Bengaluru – Asia Pacific’s (APAC) financial institutions are facing a growing share of global cyberattacks as digital banking, real-time payments and API-led services expand the region’s attack surface faster than many organizations can secure it. According to Akamai’s latest AI-Empowered Botnets and API Visibility Gaps: Attack Trends in Financial Services State of the Internet Security report, APAC accounted for 52% of all global Layer 7 distributed denial-of-service (DDoS) attacks against financial services in 2025, making it the most targeted region for application-layer attacks for the fourth consecutive year — signaling an urgent need for organizations to move faster to secure expanding digital environments.
DDoS attacks are designed to overwhelm online banking portals, payment APIs and customer-facing applications with traffic that appears legitimate, making them far harder to detect and block than conventional network floods. Within APAC, banking and fintech were hit hardest, accounting for 44% and 38% of Layer 7 DDoS attacks respectively, while banking alone made up 92% of lower-level network attacks in the region.
The issue is not just the volume of attacks, but the complexity of the environment they are targeting. National real-time payment systems, mobile banking platforms, fintech ecosystems and customer-facing services have increased the number of endpoints banks and fintechs need to protect, while competitive pressure and AI-assisted coding tools are accelerating how quickly new services enter production.
Yet many organizations do not have a full view of the APIs they depend on. While 77% of financial services IT and security leaders in APAC believe they have a complete picture of their API estate, only 27% know which APIs return sensitive data. Globally, 96% of financial services organizations reported at least one API security incident in the past 12 months, the highest rate of any industry. This creates a growing blind spot at a time when malicious activity is becoming harder to distinguish from legitimate traffic. Akamai observed a 147% surge in advanced bot activity in late 2025, with AI-powered botnets increasingly capable of mimicking browser behavior and bypassing conventional defenses.
“APAC’s banks and fintechs sit at the center of one of the world’s fastest-moving digital financial environments. Every new payment service, mobile banking feature, fintech integration and AI-enabled workflow creates another dependency for attackers to probe,” said Reuben Koh, Director of Security Technology and Strategy, APJ at Akamai. “Many banks are also securing new digital services on top of legacy systems that may be difficult to patch or integrate securely. If an institution does not know which APIs exist, which ones expose sensitive data, or how they are supposed to behave, it is already operating with an elevated level of risk.”

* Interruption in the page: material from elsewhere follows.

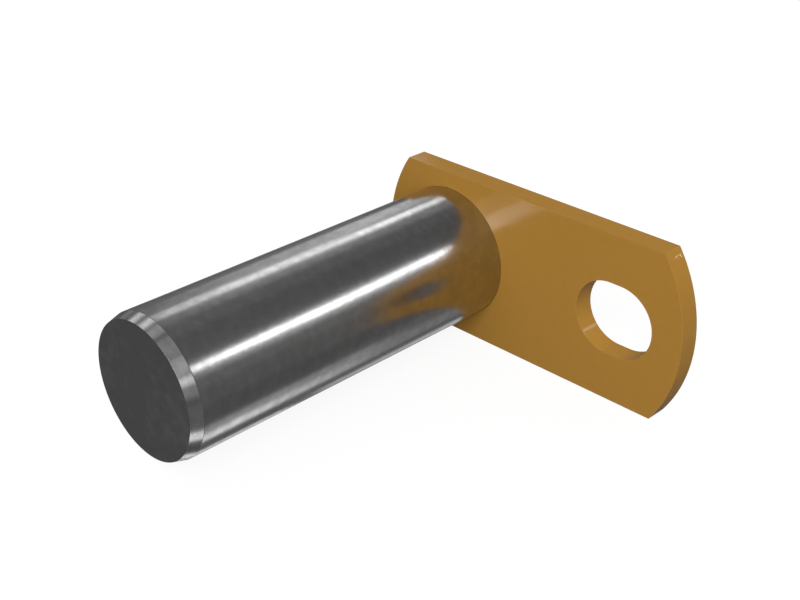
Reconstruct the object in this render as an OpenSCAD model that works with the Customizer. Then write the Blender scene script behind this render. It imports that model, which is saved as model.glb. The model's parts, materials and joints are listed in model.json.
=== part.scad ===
// Linkage pin with a flag: a ground steel bar that goes through a slotted flag
// plate and is welded to it on the outer side.
// The origin is on the bar's axis, at the flag's inner face. The bar runs to -Y,
// the flag's length lies along X with its slot on the +X side, and Z is up.

/* [Pin] */
// Diameter of the ground shank
pin_d = 40; // [25:0.5:41]
// Length of the shank, from the flag's inner face to its free end
pin_l = 110; // [40:1:300]
// Length of the lead-in taper at the free end
lead_l = 3.5; // [1:0.5:12]
// Depth of the lead-in taper, on the radius
lead_depth = 1; // [0.5:0.1:4]
// Edge break round the free end's face
face_break = 0.2; // [0.1:0.05:0.5]
// Depth to which the stub behind the shank is turned down, on the radius
stub_relief = 0.25; // [0.1:0.05:2]
// Length of the stub that stands clear of the weld
stub_clear = 0.6; // [0.2:0.1:6]
// Edge break round the stub's end
stub_break = 0.8; // [0.2:0.1:1.5]

/* [Flag plate] */
// Thickness of the plate
flag_t = 6.5; // [3:0.5:16]
// Width of the plate, between its straight edges
flag_w = 50; // [48.5:0.5:64]
// Distance from the pin's axis to the crown of the near end
near_end = 25; // [24.5:0.5:34]
// Distance from the slot's centre to the crown of the far end
far_end = 22; // [14:0.5:40]
// Radius of the arc that cuts each end
end_r = 44; // [32:1:120]
// Edge break round the plate, the slot and the hole
edge_break = 0.3; // [0.1:0.05:0.8]
// Radial clearance between the plate's hole and the ground shank
hole_clearance = 0.1; // [0.05:0.05:0.4]

/* [Slot] */
// Distance from the pin's axis to the slot's centre
slot_x = 60; // [42:0.5:110]
// Width of the slot
slot_w = 21.5; // [8:0.5:24.5]
// Length of the slot, from end to end
slot_l = 25; // [22:0.5:32]

/* [Weld] */
// Leg of the fillet weld, along the plate and along the stub
weld_leg = 3.6; // [1.5:0.1:4.5]
// Height of the weld's crown above the straight line between its toes
weld_crown = 0.5; // [0.1:0.1:1]

/* [Hidden] */

$fn = 144;
cut_over = 1; // how far a cutting shape reaches past what it cuts
steel_colour = [0.62, 0.63, 0.64];
paint_colour = [0.60, 0.43, 0.16];

pin_r = pin_d / 2;
lead_r = pin_r - lead_depth;
stub_r = pin_r - stub_relief;
stub_end = flag_t + weld_leg + stub_clear + stub_break;

hole_r = pin_r + hole_clearance;
slot_r = slot_w / 2;
slot_straight = slot_l - slot_w;
far_crown = slot_x + far_end;
bar_l = near_end + far_crown + 2 * cut_over;

weld_half_chord = weld_leg / sqrt(2);
weld_face_r = (pow(weld_half_chord, 2) + pow(weld_crown, 2)) / (2 * weld_crown);
weld_face_centre = weld_leg / 2 - (weld_face_r - weld_crown) / sqrt(2);

// Turns a shape made round Z so that its Z runs along -Y, towards the free end
module towards_free_end() {
    rotate([90, 0, 0]) children();
}

// Turns a shape made round Z so that its Z runs along +Y, through the plate
module through_plate() {
    rotate([-90, 0, 0]) children();
}

// Turns a section drawn as width and thickness so that it is swept along +X
module along_flag(length) {
    rotate([0, 90, 0])
        linear_extrude(length)
            children();
}

// Half section of the bar: the radius along X, and along Y the distance from the
// flag's inner face towards the free end
module pin_section() {
    polygon([
        [0, -stub_end],
        [stub_r - stub_break, -stub_end],
        [stub_r, -stub_end + stub_break],
        [stub_r, 0],
        [pin_r, 0],
        [pin_r, pin_l - lead_l],
        [lead_r, pin_l - face_break],
        [lead_r - face_break, pin_l],
        [0, pin_l],
    ]);
}

module pin() {
    color(steel_colour)
        towards_free_end()
            rotate_extrude()
                pin_section();
}

// Section of the plate: the width along X and the thickness along Y
module plate_section(half_width) {
    polygon([
        [-half_width + edge_break, 0],
        [half_width - edge_break, 0],
        [half_width, edge_break],
        [half_width, flag_t - edge_break],
        [half_width - edge_break, flag_t],
        [-half_width + edge_break, flag_t],
        [-half_width, flag_t - edge_break],
        [-half_width, edge_break],
    ]);
}

// The flat bar that the flag is cut from, longer than the flag at both ends
module flat_bar() {
    translate([-near_end - cut_over, 0, 0])
        along_flag(bar_l)
            plate_section(flag_w / 2);
}

// What one end's arc leaves of a wide plate: a disc whose rim is the arc, and all
// of the plate on the side of the disc's centre to which way points
module rounded_end(centre, way) {
    translate([centre, 0, 0])
        mirror([(1 - way) / 2, 0, 0]) {
            along_flag(bar_l)
                plate_section(end_r);
            through_plate()
                rotate_extrude()
                    intersection() {
                        plate_section(end_r);
                        square([end_r, flag_t]);
                    }
        }
}

// Half section of a cutter through the plate, opened at both faces by the edge break
module cutter_section(radius) {
    mouth = radius + edge_break + cut_over;
    polygon([
        [0, -cut_over],
        [mouth, -cut_over],
        [radius, edge_break],
        [radius, flag_t - edge_break],
        [mouth, flag_t + cut_over],
        [0, flag_t + cut_over],
    ]);
}

module round_cutter(radius) {
    through_plate()
        rotate_extrude()
            cutter_section(radius);
}

// The slot is a round cutter at each end with a straight stretch between them
module slot_cutter() {
    for (side = [-1, 1])
        translate([slot_x + side * slot_straight / 2, 0, 0])
            round_cutter(slot_r);
    translate([slot_x - slot_straight / 2, 0, 0])
        along_flag(slot_straight)
            for (side = [0, 1])
                mirror([side, 0])
                    cutter_section(slot_r);
}

module flag_plate() {
    color(paint_colour)
        difference() {
            intersection() {
                flat_bar();
                rounded_end(end_r - near_end, 1);
                rounded_end(far_crown - end_r, -1);
            }
            round_cutter(hole_r);
            slot_cutter();
        }
}

// Section of the fillet weld, from the corner between the stub and the outer face:
// a square corner whose outer side is an arc through both toes
module weld_section() {
    intersection() {
        square(weld_leg);
        translate([weld_face_centre, weld_face_centre])
            circle(weld_face_r);
    }
}

module weld_bead() {
    color(paint_colour)
        translate([0, flag_t, 0])
            through_plate()
                rotate_extrude()
                    translate([stub_r, 0])
                        weld_section();
}

pin();
flag_plate();
weld_bead();
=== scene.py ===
"""Linkage pin: the finished look of a ground steel pin welded into a painted flag plate.

It is laid out as an add-on, with one operator for each piece and one for the stage.
Lengths are in metres. The pin's axis is Y, with its free end towards -Y. The flag
plate lies across it with its slot towards +X, and Z is up.
"""

import json
from collections import namedtuple
from math import asin, atan2, cos, exp, hypot, pi, radians, sin, sqrt, tan, tau

import bmesh
import bpy
from bpy.props import FloatProperty, FloatVectorProperty, IntProperty, PointerProperty
from mathutils import Matrix, Vector, noise


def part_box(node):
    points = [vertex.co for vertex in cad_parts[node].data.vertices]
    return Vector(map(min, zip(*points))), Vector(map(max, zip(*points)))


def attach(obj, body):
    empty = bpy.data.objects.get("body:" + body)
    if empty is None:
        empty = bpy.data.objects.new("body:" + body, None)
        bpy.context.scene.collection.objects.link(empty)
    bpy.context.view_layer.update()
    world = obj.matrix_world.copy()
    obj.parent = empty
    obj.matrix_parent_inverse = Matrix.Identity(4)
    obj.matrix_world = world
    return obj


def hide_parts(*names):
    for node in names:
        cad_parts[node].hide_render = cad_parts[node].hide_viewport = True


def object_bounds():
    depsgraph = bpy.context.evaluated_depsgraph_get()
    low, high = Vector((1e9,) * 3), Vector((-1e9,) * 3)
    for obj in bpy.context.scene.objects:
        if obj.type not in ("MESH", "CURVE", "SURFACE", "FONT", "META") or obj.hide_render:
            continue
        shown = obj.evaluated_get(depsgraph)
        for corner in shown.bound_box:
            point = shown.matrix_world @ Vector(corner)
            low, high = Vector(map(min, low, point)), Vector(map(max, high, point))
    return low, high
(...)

For financial institutions, the takeaway is clear: security must evolve from a compliance function into an operational resilience priority. This includes strengthening defenses against application-layer DDoS, network floods and API exploitation; investing in API security tools that can identify sensitive data exposure and abnormal behavior; and adopting AI-powered defenses that can respond at machine speed.
The report also found that organizations using microsegmentation — isolating critical applications to limit how far attackers can move once inside — responded to incidents 33% faster, giving them a material advantage in an environment where every minute of disruption can carry reputational, regulatory and financial consequences.
Now in their 12th year, Akamai’s State of the Internet Security reports draw on attack data observed across Akamai’s cybersecurity protective infrastructure, which handles a significant portion of global web traffic.